Tuesday, March 16, 2021

The Siege of Jadotville

Viewing options on Netflix are dire as fuck these days, so ended up watching this movie about a small detachment of Irish soldiers the UN sent into the Katanga province of the formerly Belgian Congo.

The operation is, of course, fucked from the start. It's really just a dog-and-pony show. Send them out, act like 150 men with outdated weapons, limited food, and no air cover are a real presence. Meanwhile, the higher-ups have other plans going, which fail, and make the situation worse. Then it turns into a Cover Your Ass situation, and the troops are hung out to dry while the politicians maneuver. That classic tale.

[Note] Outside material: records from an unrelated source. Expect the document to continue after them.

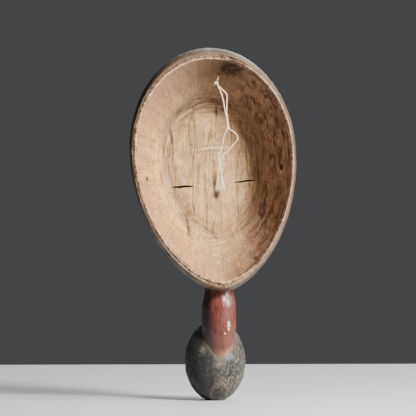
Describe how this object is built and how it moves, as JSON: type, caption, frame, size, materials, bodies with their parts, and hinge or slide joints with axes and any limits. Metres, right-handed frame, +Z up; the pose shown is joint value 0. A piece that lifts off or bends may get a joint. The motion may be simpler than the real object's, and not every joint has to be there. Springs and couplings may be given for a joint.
{
  "type": "carved wooden face mask",
  "caption": "Carved wooden face mask, hollow behind, with eye slits and temple holes, on a barrel neck and a ball, with a knotted string.",
  "frame": {"origin": "centre of the ball's flat underside", "axes": "+Z up through the ball, the hollow back of the mask faces -Y, the carved face looks to +Y"},
  "size_m": [0.1853, 0.0931, 0.391],
  "materials": {
    "carved_wood": "matt, bare and dusty inside, worn dark patina outside",
    "red_painted_wood": "semi-gloss, scuffed",
    "dark_wood": "worn charcoal paint",
    "dowel_wood": "bare",
    "peg_wood": "bare, whittled",
    "twine": "matt, twisted"
  },
  "bodies": {
    "carving": {"mask_shell": "carved_wood", "neck": "red_painted_wood", "ball_foot": "dark_wood", "chin_dowel": "dowel_wood", "ball_dowel": "dowel_wood", "crown_peg": "peg_wood"},
    "string": {"string_left": "twine", "string_right": "twine", "peg_knot": "twine", "middle_knot": "twine", "lower_knot": "twine", "frayed_ends": "twine"}
  },
  "joints": [
    {"name": "string_swing", "type": "hinge", "parent": "carving", "child": "string", "pos_m": [-0.00078, -0.03517, 0.35129], "axis": [-0.2756, -0.6432, -0.7144], "range_deg": [-30, 30]}
  ]
}
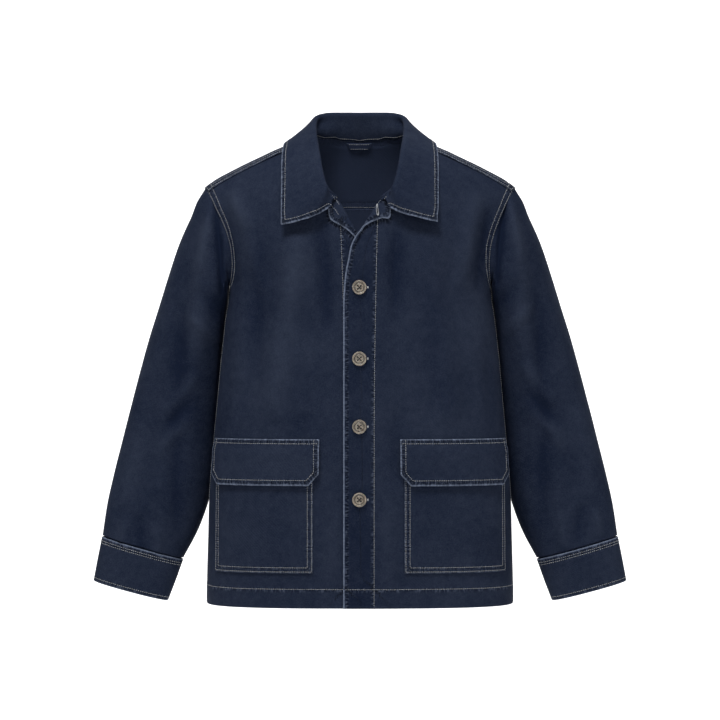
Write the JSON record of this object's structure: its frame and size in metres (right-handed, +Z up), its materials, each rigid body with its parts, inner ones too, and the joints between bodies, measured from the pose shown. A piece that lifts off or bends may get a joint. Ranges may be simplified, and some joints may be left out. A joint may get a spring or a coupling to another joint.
{
  "type": "chore jacket",
  "caption": "Hollow chore jacket with a flat collar, buttoned front, two flapped patch pockets, a yoked back and cuffed sleeves.",
  "frame": {"origin": "middle of the neck opening at the height of the neck ends of the shoulder seams, where the wearer's shoulders hold the jacket", "axes": "+Z up, +X to the wearer's left, the front faces -Y"},
  "size_m": [0.8212, 0.2346, 0.7541],
  "materials": {
    "cloth": "washed navy cotton twill, matte, lighter along its seams and edges",
    "buttons": "mottled grey-beige horn look, satin, four holes",
    "thread": "light grey cotton thread, matte"
  },
  "bodies": {
    "root": {"back": "cloth", "back_yoke": "cloth", "button_1": "buttons", "button_2": "buttons", "button_3": "buttons", "button_4": "buttons", "collar": "cloth", "cuff_left": "cloth", "cuff_right": "cloth", "flap_left": "cloth", "flap_right": "cloth", "front_left": "cloth", "front_right": "cloth", "hanger_loop": "cloth", "pocket_left": "cloth", "pocket_right": "cloth", "sleeve_left": "cloth", "sleeve_right": "cloth"}
  },
  "joints": []
}
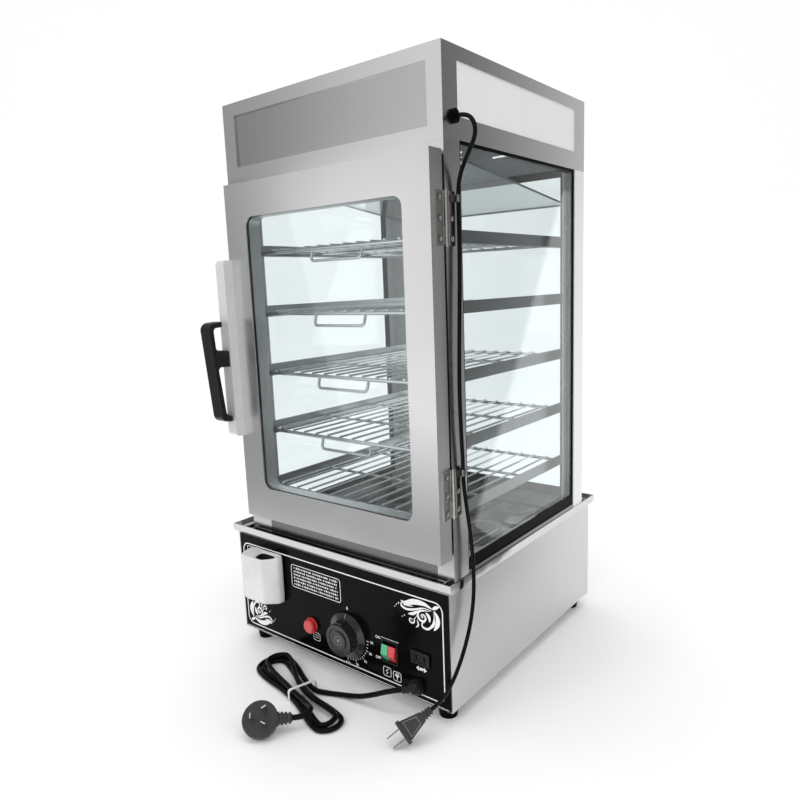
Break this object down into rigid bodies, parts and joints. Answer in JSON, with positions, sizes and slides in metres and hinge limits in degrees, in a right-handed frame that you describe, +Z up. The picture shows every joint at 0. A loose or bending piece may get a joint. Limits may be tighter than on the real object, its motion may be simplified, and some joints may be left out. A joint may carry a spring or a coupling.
{
  "type": "bun steamer display cabinet",
  "caption": "Countertop glass steamer cabinet: heated water base with control panel, drip tray, glazed case with lift-out wire racks, hinged glass door and light box.",
  "frame": {"origin": "middle of the machine's footprint without its cords, on the table under the feet", "axes": "+Z up, the longest way; -Y out through the door and control panel; +X to the viewer's right, where the door's hinges are"},
  "size_m": [0.4484, 0.6052, 0.8142],
  "materials": {
    "stainless": "satin stainless sheet",
    "polished": "bright plated steel",
    "panel_black": "gloss black coated plate with printed marks",
    "black_plastic": "moulded black plastic",
    "black_rubber": "soft black rubber",
    "green_plastic": "translucent green",
    "red_plastic": "translucent red",
    "white_plastic": "white moulded plastic",
    "glass": "clear tempered glass"
  },
  "bodies": {
    "cabinet": {"base_shell": "stainless", "base_plate": "stainless", "drip_tray": "stainless", "water_pan": "stainless", "front_left_post": "stainless", "front_right_post": "stainless", "rear_left_post": "stainless", "rear_right_post": "stainless", "sill_rails": "stainless", "header_shell": "stainless", "left_rack_rails": "stainless", "right_rack_rails": "stainless", "heating_element": "stainless", "drip_gutter": "polished", "hinge_frame_leaves": "polished", "hinge_pins": "polished", "hinge_frame_screws": "polished", "power_plug_pins": "polished", "lamp_plug_blades": "polished", "cord_clips": "polished", "control_panel": "panel_black", "thermostat": "black_plastic", "switch_housing": "black_plastic", "outlet": "black_plastic", "power_gland": "black_plastic", "feet": "black_rubber", "grommet": "black_rubber", "pane_seals": "black_rubber", "lamp_cord": "black_rubber", "power_cord": "black_rubber", "cord_hank": "black_rubber", "plug_tail": "black_rubber", "power_plug": "black_rubber", "lamp_plug": "black_rubber", "indicator_lamp": "red_plastic", "filler_cup": "white_plastic", "header_sign": "white_plastic", "header_lights": "white_plastic", "header_lamp": "white_plastic", "cord_tie": "white_plastic", "side_glass": "glass", "back_glass": "glass", "condensate_plate": "glass"},
    "door": {"door_skin": "stainless", "door_glass": "glass", "door_inner": "stainless", "door_seal": "black_rubber", "handle_strip": "stainless", "door_handle": "black_plastic", "hinge_door_leaves": "polished", "hinge_door_screws": "polished"},
    "knob": {"thermostat_knob": "black_plastic"},
    "green_switch": {"green_rocker": "green_plastic"},
    "red_switch": {"red_rocker": "red_plastic"},
    "rack_1_body": {"rack_1": "polished"},
    "rack_2_body": {"rack_2": "polished"},
    "rack_3_body": {"rack_3": "polished"},
    "rack_4_body": {"rack_4": "polished"},
    "rack_5_body": {"rack_5": "polished"}
  },
  "joints": [
    {"name": "door_hinge", "type": "hinge", "parent": "cabinet", "child": "door", "pos_m": [0.20735, -0.1741, 0.46], "axis": [0, 0, 1], "range_deg": [0, 135]},
    {"name": "knob_turn", "type": "hinge", "parent": "cabinet", "child": "knob", "pos_m": [0.03175, -0.1876, 0.0742], "axis": [0, 1, 0], "range_deg": [0, 180]},
    {"name": "green_rock", "type": "hinge", "parent": "cabinet", "child": "green_switch", "pos_m": [0.10218, -0.1816, 0.073], "axis": [-1, 0, 0], "range_deg": [0, 20]},
    {"name": "red_rock", "type": "hinge", "parent": "cabinet", "child": "red_switch", "pos_m": [0.11393, -0.1816, 0.073], "axis": [-1, 0, 0], "range_deg": [0, 20]},
    {"name": "rack_1_lift", "type": "slide", "parent": "cabinet", "child": "rack_1_body", "axis": [0, 0, 1], "range_m": [0, 0.045]},
    {"name": "rack_2_lift", "type": "slide", "parent": "cabinet", "child": "rack_2_body", "axis": [0, 0, 1], "range_m": [0, 0.045]},
    {"name": "rack_3_lift", "type": "slide", "parent": "cabinet", "child": "rack_3_body", "axis": [0, 0, 1], "range_m": [0, 0.045]},
    {"name": "rack_4_lift", "type": "slide", "parent": "cabinet", "child": "rack_4_body", "axis": [0, 0, 1], "range_m": [0, 0.045]},
    {"name": "rack_5_lift", "type": "slide", "parent": "cabinet", "child": "rack_5_body", "axis": [0, 0, 1], "range_m": [0, 0.045]}
  ]
}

The Commandant of the Irish troops (played by Jamie Dornan) has apparently read quite a lot about war, but never fought one himself. None of his troops have. Dornan portrays him as increasingly frustrated, but determined to do his duty. Of course, there comes a point his definition of his duty and the United Nations' differs.

But the UN had their chance to do this right, when now-deceased President Lumumba requested their help. But he was going to nationalize all the mining, and might have been to friendly with the Soviets, so they balked. Now that General Tshombe's pulled a coup, they decide it's time to get involved. Locking the barn after the horse killed a bunch of people.

Except the mining companies are quite happy with Tshombe being in charge, and hire him 1,000 mercenaries, including some French Legionnaires as officers. Little difficult to take the UN seriously when it's own members are undercutting it and working against it. It's the League of Nations with better press agents.

Although I'm not sure the Legionnaire guy should be ridiculing Ireland for not having fought a war. Is having gotten your asses handed to you in every war you fought over the previous 150 years really any better than having not waged an official war at all (I say official, because I think the Irish would contend they fought a war of sorts against the English)?

The film does just the bare minimum fleshing out some of the soldiers. The sergeant is gruff but steady. This one guy is worried because he enjoyed killing people. The sniper is extremely competent. This one guy asks what the other soldiers' moms look like so he can beat off to it. Just a bit more depth than a standard paper plate.

The movie does that a fair amount though. It sort of hints at a potential subplot, but never does anything with it. They introduce a widowed white lady whose husband made their fortune and died mining uranium early in the film. She and Quinlan talk a couple of times before the shooting starts, including her letting him use her phone to call his wife, which suggests she may play a larger role, but it never goes anywhere. There's a chunky white guy in a suit who must be a mine official (looks a bit like that Canadian politician Doug Ford and is listed in the credits as Man In a White Suit) that shows up a couple of times. He's watching one of the initial assaults by the mercs, and Quinlan orders the sniper to kill him. Other than the mercs withdrawing temporarily, nothing comes of that either.

I understand this is based on a true story, and therefore not everything get tied up in a neat little bow. But if you are going to do it as a story, why include elements that don't really go anywhere? As a reminder it's a lot of white people messing around in an African nation they (or their ancestors) helped screw up in the first place? I think they had that covered between all the UN guys being white, the French guy who hires the mercs, the French legionnaire leading the mercs, etc.